By James McGee, Digital Forensic Examiner, Metadata Forensics, LLC—Specially for Belkasoft

Forensics Question: When sent or received iMessage/SMS/MMS messages are permanently deleted from Apple iPhone's native Messages Application, rows of data are removed from the sms.db—the storage database for the application. When these messages have been removed and data is no longer available, even in the sms.db-wal, how can an examiner/investigator identify these messages and where can they look for this potentially valuable content?


DB Browser for SQLite Version 3.12.2


The Messages Application has been around for some time and is the built-in system application to send messages on Apple devices. Support for sending and receiving MMS messages was introduced in iOS 3, while support for sending and receiving iMessages was introduced in iOS 5.  iMessage/SMS/MMS message content for the Messages Application are stored within the sms.db. The sms.db, sms.db-shm, and sms.db-wal all have a file source location of /var/mobile/Library/SMS. These files can be obtained through an iTunes backup, Logical Extraction, Full File System Extraction, etc.

Apple allows three retention periods for Messages content: 30 days, 1 year, or Forever. The default for Messages content is Forever; however, the user of the device can change the retention period through Settings > Messages > Keep Messages. The Messages retention period is important to know as an examiner/investigator because it provides a foundation for the timeline of data likely to be present on the device. If it is claimed a conversation took place within Messages and the retention period is set to Forever then the data should be present on the device, unless a user driven action has taken place. Namely, a user-device interaction where messages were deleted from the device.

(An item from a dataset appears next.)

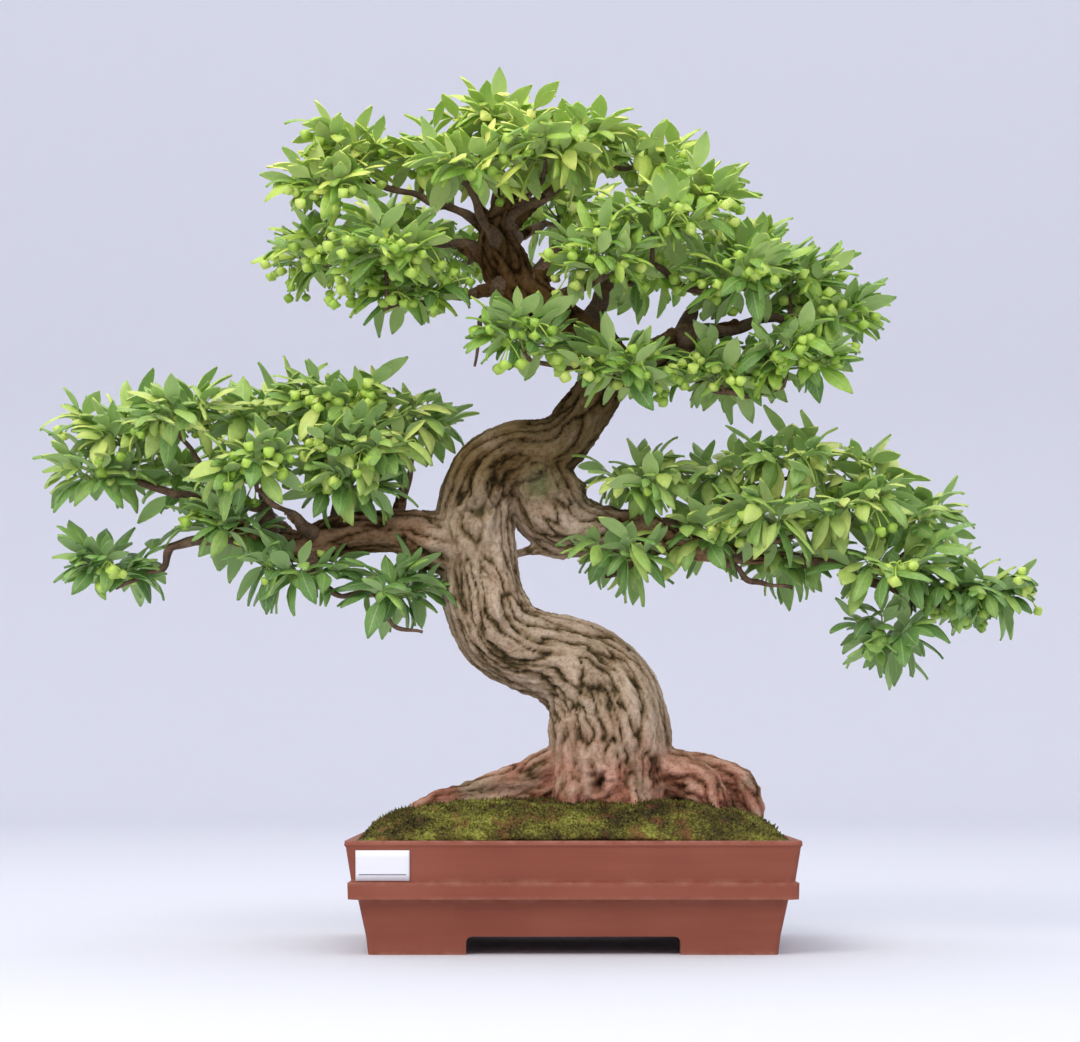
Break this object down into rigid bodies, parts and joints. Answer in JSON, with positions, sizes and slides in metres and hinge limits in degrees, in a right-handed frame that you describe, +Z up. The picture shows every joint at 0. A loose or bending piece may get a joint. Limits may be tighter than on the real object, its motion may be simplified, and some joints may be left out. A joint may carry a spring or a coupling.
{
  "type": "burning bush bonsai",
  "caption": "Spindle-tree bonsai with a winding furrowed trunk, arching leafy sprays and hanging seed capsules, rooted in a moss mound in a footed rectangular unglazed clay pot.",
  "frame": {"origin": "middle of the tree's outer box in X and Y, on the surface that the pot's feet stand on", "axes": "+Z up, +X along the pot's long side to the right as seen from the front, +Y from the front to the back; the card is on the front"},
  "size_m": [0.982, 0.3338, 0.8669],
  "materials": {
    "unglazed_clay": "unglazed fired clay, matt, paler and scuffed along the lip, band and feet",
    "card": "matt white card, blank",
    "drain_mesh": "moulded, matt dark green",
    "grit": "loose washed grit",
    "soil": "damp granular soil",
    "moss": "short cushion moss, dark olive with brighter patches",
    "bark": "deeply furrowed corky bark, pale ridges over dark olive furrows, redder at the roots",
    "crown_leaves": "fresh yellow-green leaves, satin above and paler below, with a pale midrib",
    "side_leaves": "deeper green leaves, satin above and paler below, with a pale midrib",
    "seed_capsules": "smooth unripe four-lobed capsules on thin pale stalks"
  },
  "bodies": {
    "root": {"pot": "unglazed_clay", "label_card": "card", "drain_mesh_left": "drain_mesh", "drain_mesh_right": "drain_mesh", "drainage_grit": "grit", "soil": "soil", "moss": "moss", "wood": "bark", "spray_crown_01": "crown_leaves", "spray_crown_02": "crown_leaves", "spray_crown_04": "crown_leaves", "spray_crown_05": "crown_leaves", "spray_crown_07": "crown_leaves", "spray_crown_09": "crown_leaves", "spray_crown_10": "crown_leaves", "spray_crown_12": "crown_leaves", "spray_crown_13": "crown_leaves", "spray_crown_15": "crown_leaves", "spray_crown_16": "crown_leaves", "spray_crown_18": "crown_leaves", "spray_crown_19": "crown_leaves", "spray_crown_22": "crown_leaves", "spray_crown_23": "crown_leaves", "spray_crown_24": "crown_leaves", "spray_crown_25": "crown_leaves", "spray_left_31": "side_leaves", "spray_left_33": "side_leaves", "spray_left_35": "side_leaves", "spray_left_36": "side_leaves", "spray_left_38": "side_leaves", "spray_left_40": "side_leaves", "spray_left_42": "side_leaves", "spray_right_51": "side_leaves", "spray_right_53": "side_leaves", "spray_right_57": "side_leaves", "spray_right_58": "side_leaves", "spray_right_59": "side_leaves", "spray_right_61": "side_leaves", "spray_right_62": "side_leaves", "fruit_bunch_01": "seed_capsules", "fruit_bunch_07": "seed_capsules", "fruit_bunch_10": "seed_capsules", "fruit_bunch_15": "seed_capsules", "fruit_bunch_19": "seed_capsules", "fruit_bunch_38": "seed_capsules", "fruit_bunch_61": "seed_capsules"}
  },
  "joints": []
}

Somewhat recently, with iOS 16, messages deleted by the user were still present within the sms.db and available through the Messages Application "Recently Deleted" option. Messages have three options once tagged for deletion by the user: the message can be selected and permanently deleted, the message can be selected and recovered for view within the Messages Application, or messages are deleted after 30 days. For the purposes of this article, our interest is with permanently deleted messages no longer available for review within the sms.db but possessing timestamps within the set retention period.

This article will explore data remaining within the sms.db following user-driven message deletion, another data source typically reviewed for Message Application data, and the current remaining locations for deleted Message Application messages.

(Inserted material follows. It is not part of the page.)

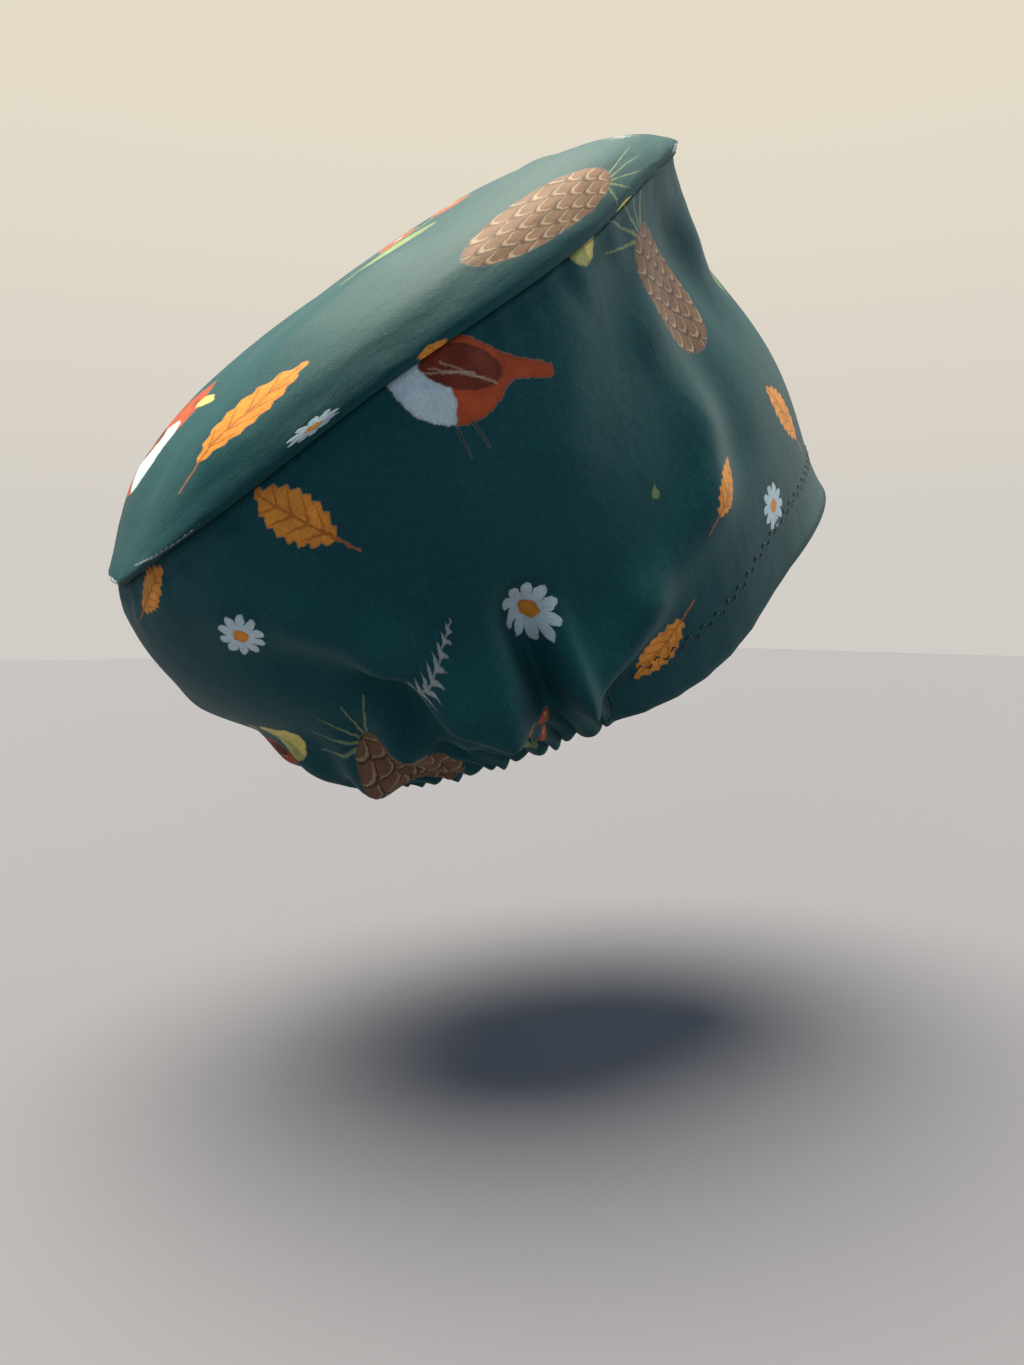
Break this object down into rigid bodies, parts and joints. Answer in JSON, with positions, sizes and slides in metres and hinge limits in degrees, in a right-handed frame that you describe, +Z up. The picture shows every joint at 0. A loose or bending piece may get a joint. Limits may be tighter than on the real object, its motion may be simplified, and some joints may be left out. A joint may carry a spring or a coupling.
{
  "type": "cloth scrub cap",
  "caption": "Soft bouffant cap: an oval top panel on a tall side wall, hemmed in front and gathered on elastic behind the ears.",
  "frame": {"origin": "centre of the head opening, in the plane of the hem edge, where the cap sits on a head", "axes": "+Z up; the wearer faces -Y and the wearer's left is +X, so the cap is alike on both sides of X = 0 apart from its folds"},
  "size_m": [0.1933, 0.264, 0.23],
  "materials": {
    "printed_cotton": "matt printed plain-weave cotton",
    "elastic_band": "woven white elastic"
  },
  "bodies": {
    "root": {"top_panel": "printed_cotton", "side_panel": "printed_cotton", "front_hem": "printed_cotton", "elastic_casing": "printed_cotton", "elastic": "elastic_band"}
  },
  "joints": []
}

Deleting Content from the sms.db

The focus of our analysis of the sms.db will be within the "message" table of the database. This table has 59 columns of data and the number of rows align with the number of messages still present for review in the database. When viewing the "message" table of the database, you can see messages are numbered within the "ROWID" column, which begins at 1 and increases with each sent or received message. Major message content highlights are present within additional columns in the table: the message content itself within the "text" column, an identifier for additional chat participants within the "handle_id" column, a boolean value for sent or received messages within the "is_from_me" column, and a timestamp of messages within the "date" column. Take the following example conversation, parsed with a simple query similar to that used by forensic software.

Note, the ROWID value was not added into the query, on par with typical parsing by forensic software. This image and subsequent images are depicted through DB Browser for SQLite.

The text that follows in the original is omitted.